Improvisar como recurso pedagógico
La falla tecnológica puede transformarse en un recurso inesperado para enseñar a improvisar. A veces, lo que parecía una pérdida se convierte en una oportunidad para trabajar con lo que hay a mano. Si se corta internet y no se puede mostrar un video, el docente puede invitar a los alumnos a imaginar cómo sería, a describir lo que creen que iba a aparecer o a buscar ejemplos similares en sus propias experiencias.
La improvisación no solo salva la clase, también muestra a los estudiantes que el conocimiento no depende exclusivamente de un dispositivo, sino de la capacidad de pensar, debatir y crear con los recursos disponibles.
Una oportunidad para reflexionar sobre la tecnología
Los momentos en que la tecnología falla también permiten abrir un debate sobre cuánto se la necesita y de qué manera conviene usarla. ¿Estamos dependiendo demasiado de ella? ¿Qué pasa si mañana no funciona la conexión en toda la escuela? Estas preguntas invitan a pensar en el equilibrio entre lo digital y lo analógico, y en cómo combinar ambos mundos para que uno complemente al otro sin reemplazarlo por completo.
Además, estas experiencias enseñan a valorar las competencias que no dependen de las máquinas: la comunicación oral, la escritura, la creatividad y la colaboración entre pares. Cuando la pantalla se apaga, lo que queda es el vínculo humano.
El aprendizaje oculto de los imprevistos
Cada vez que la tecnología falla y la clase logra salir adelante, los estudiantes se llevan un aprendizaje extra. Descubren que la enseñanza no está atada a una herramienta puntual y que lo importante es la capacidad de continuar, aun cuando las condiciones no son perfectas.
El docente, por su parte, también fortalece su capacidad de adaptación y flexibilidad. En un mundo donde lo inesperado aparece en cualquier momento, estos episodios terminan enseñando tanto como el propio contenido planificado.

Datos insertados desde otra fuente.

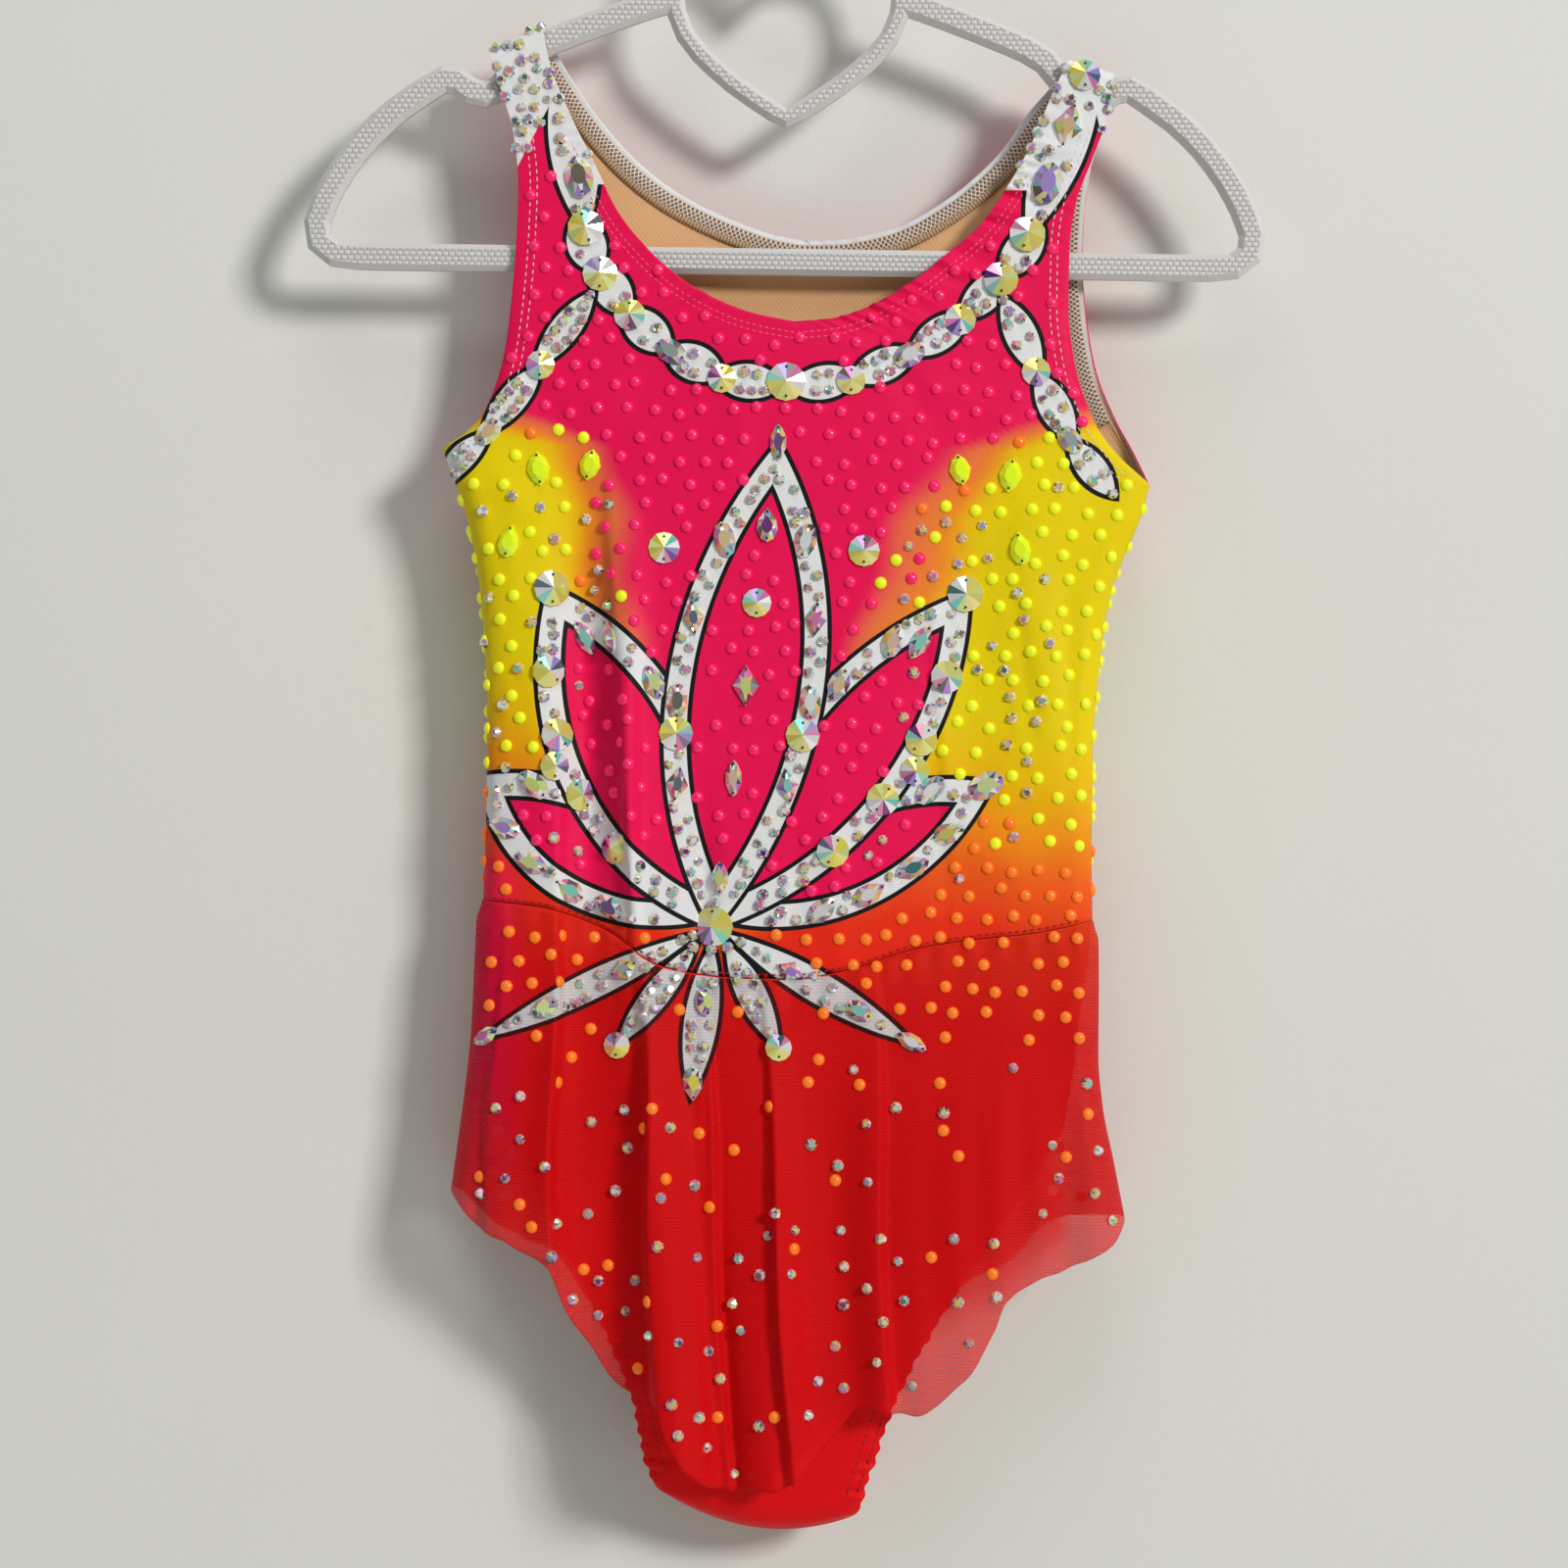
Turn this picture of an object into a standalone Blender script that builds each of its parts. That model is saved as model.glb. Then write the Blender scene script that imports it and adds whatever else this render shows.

Cuando la tecnología falla en medio de la clase, la primera sensación puede ser de desconcierto. Sin embargo, esos minutos pueden transformarse en una poderosa lección sobre la importancia de la resiliencia, la improvisación y la creatividad. Más allá de los recursos digitales, lo que sostiene el acto educativo es la interacción humana y la capacidad de seguir adelante con lo que se tiene. En definitiva, lo que parece un obstáculo puede convertirse en una experiencia que recuerde a todos que enseñar y aprender va mucho más allá de una pantalla.